The report will be released Thursday, Oct. 8, the first day of the two-day Houston Low-Carbon Energy Innovation Summit sponsored by Center for Houston’s Future. The assessment is the result of a partnership between the Center, UH Energy and the UH Bauer College of Business. Center staff, UH faculty and students and an outside consulting firm conducted a six-month study of Houston’s potential to lead the energy transition.

This work is the first to quantify the scope, size and challenge required to decarbonize Houston’s industrial energy sector and to envision what new industries might emerge from those efforts.

The second day of the virtual conference, Oct. 15, will discuss Houston’s progress on creating a low-carbon energy innovation ecosystem, featuring nationally known speakers including Jetta Wong, former senior Department of Energy official and senior fellow at the Innovation Technology and Information Foundation; Christina Karapataki of Bill Gates’ Breakthrough Energy, and Michael Skelly, Houston clean energy entrepreneur and senior advisor at Lazard.

Franklin Chang-Díaz, CEO of Ad Astra Rocket Company and former astronaut, will deliver the closing keynote discussing both manned space flight to Mars and solving climate change.

The full agenda and registration is available here. Media interested in covering the event should contact Laura Goldberg at lgoldberg@futurehouston.org.

“Greater Houston must and can find new and innovative ways to reduce emissions as the world moves to cleaner sources of energy,” said Brett Perlman, president and CEO of Center for Houston’s Future. “The market assessment offers a roadmap for how our region can get there while maintaining our leadership in the energy sector.”

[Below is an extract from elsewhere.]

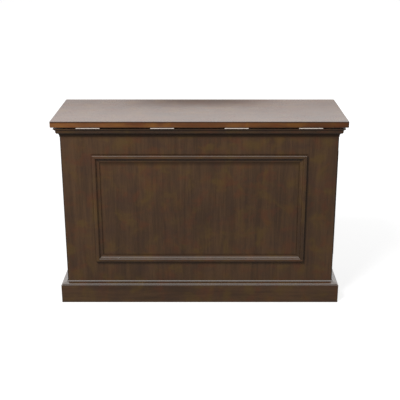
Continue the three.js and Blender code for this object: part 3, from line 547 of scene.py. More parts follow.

The assessment details opportunities and challenges as the region seeks to lead in four areas: carbon capture, utilization and storage; hydrogen; incorporating more renewable energy into the grid; and the circular economy/plastics recycling.

Among the key findings:

  • Carbon management technologies could remove more than 12 million tons of emissions per year from the Houston region by 2030, taking advantage of the region’s globally unmatched geologic capacity. CCUS will be a key enabler of other emissions-reduction strategies, including hydrogen, petrochemicals and renewables integration.
  • Houston, already the world’s largest producer of hydrogen, has the potential to create an entirely new zero-carbon hydrogen industry leveraging its existing assets, infrastructure and its leading position in renewables.
  • Texas is already a leader in producing low-carbon energy from wind and solar and has the potential via its competitive electricity market to accelerate decarbonization of its grid by growing low-cost renewables, energy storage and green hydrogen.
  • Houston is uniquely positioned to eliminate all plastic waste by taking advantage of plastics manufacturing facilities and low-cost renewable energy to innovate advanced recycling technologies.

UH Energy will hold a series of panel discussions on the four topics; the first is Oct. 9 and will consider carbon capture, utilization and storage, with succeeding discussions on the following three Fridays. More information is here.

Ramanan Krishnamoorti, chief energy officer at UH, said Houston has the ingredients to lead in each of these key areas.

“We already have a highly skilled energy workforce, along with the academic institutions that can prepare the workers of tomorrow,” he said. “In many cases, we have the initial infrastructure in place, the technology innovation and policy innovation pipeline and the global partnerships to do this at scale and with urgency.”

Perlman said both the market assessment and the conference will focus on accelerating the process.

“This market assessment tells us what’s feasible and lays out a pathway to get there,” he said. “Speakers will focus on what the region can do to maintain Houston’s role as the world’s energy leader during the energy transition.”